• **Aim of the task**
Set down exactly the lines of the listing below, please, beginning with the first and ending with the line that holds "pitch: float = 0.0028".

• **Data provided**
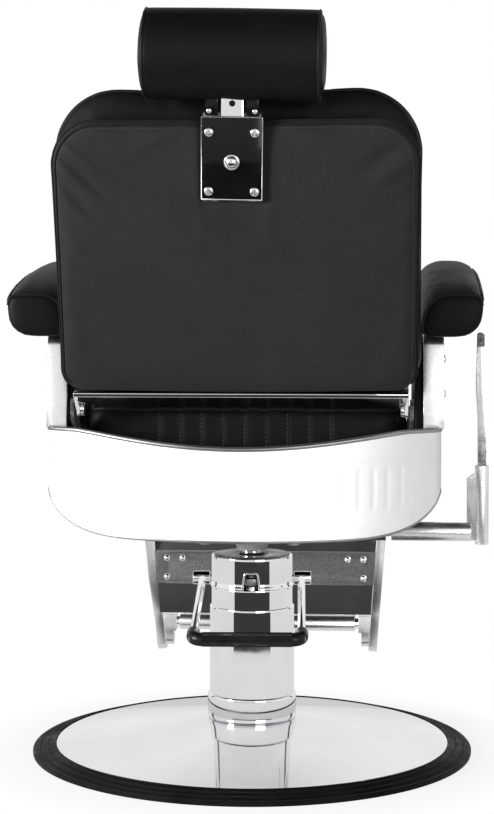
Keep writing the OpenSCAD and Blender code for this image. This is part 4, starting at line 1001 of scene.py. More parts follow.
@dataclass(frozen=True)
class Rubber(Finish):
    """Moulded rubber: fine ridges round the middle, matt with a dusty bloom."""

    pitch: float = 0.0028

    def wire(self, s: ShaderBench, shader: Node, place: Socket) -> None:
        """Ridges by the distance from the middle, bloom into the colour."""
        x, y, _ = s.node("ShaderNodeSeparateXYZ", {0: place}).outputs
        flat = s.node("ShaderNodeCombineXYZ", {0: x, 1: y})
        reach = s.node("ShaderNodeVectorMath", {0: flat.outputs[0]},
                       operation="LENGTH").outputs["Value"]
        lines = s.group(fine_lines(), Value=reach, Pitch=self.pitch).outputs[0]
        marks = self.marks(s, place)
        grain = s.group(speckle(), Vector=place, Scale=1400.0).outputs[0]
        self.feed(s, shader, self.tinted(s, marks), self.rough(s, marks),
                  s.plus(lines, s.times(grain, 0.25)), 0.0006)


@dataclass(frozen=True)
class Plywood(Finish):
    """Bare plywood: long grain on the face and thin plies at the edge."""

    def wire(self, s: ShaderBench, shader: Node, place: Socket) -> None:
        """Stretched noise for the grain and lines by height for the plies."""
        long = s.node("ShaderNodeMapping", {0: place, "Scale": (12.0, 90.0, 12.0)})
        grain = s.node("ShaderNodeTexNoise",
            {"Vector": long.outputs[0], "Scale": 1.0, "Detail": 5.0, "Distortion": 1.2}).outputs[0]
        plies = s.group(fine_lines(), Value=s.height(place), Pitch=0.003).outputs[0]
        wood = self.tinted(s, s.spread(grain, 0.35, 0.65))
        colour = s.blend(s.times(plies, 0.25), wood, (0.12, 0.07, 0.035, 1))
        self.feed(s, shader, colour, self.rough(s, grain, 0.3, 0.7), grain, 0.0005)


@dataclass(frozen=True)
class Thread(Finish):
    """Twisted sewing thread."""

    def wire(self, s: ShaderBench, shader: Node, place: Socket) -> None:
        """Slanting twist lines with a little fuzz."""
        x, y, z = s.node("ShaderNodeSeparateXYZ", {0: place}).outputs
        slant = s.plus(s.plus(x, y), z)
        twist = s.group(fine_lines(), Value=slant, Pitch=0.0009).outputs[0]
        fuzz = s.noise(place, 3000.0)
        self.feed(s, shader, self.tinted(s, twist), self.rough(s, fuzz, 0.3, 0.7),
                  s.plus(twist, fuzz), 0.0002)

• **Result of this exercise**
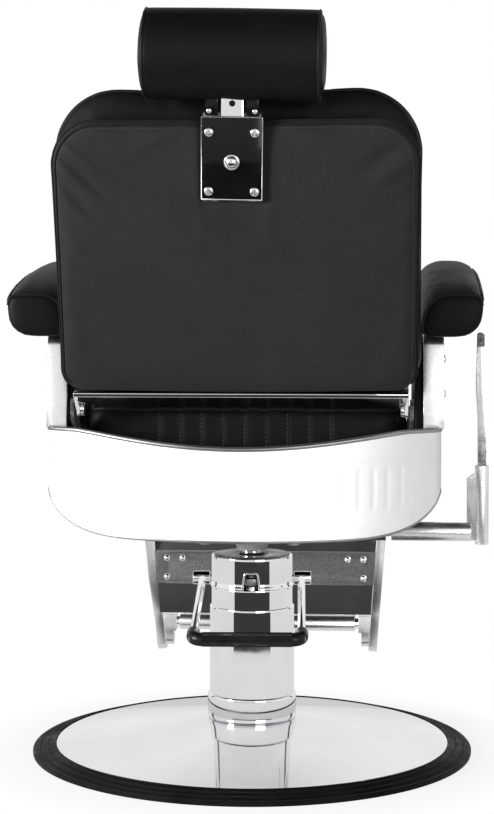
Keep writing the OpenSCAD and Blender code for this image. This is part 4, starting at line 1001 of scene.py. More parts follow.
@dataclass(frozen=True)
class Rubber(Finish):
    """Moulded rubber: fine ridges round the middle, matt with a dusty bloom."""

    pitch: float = 0.0028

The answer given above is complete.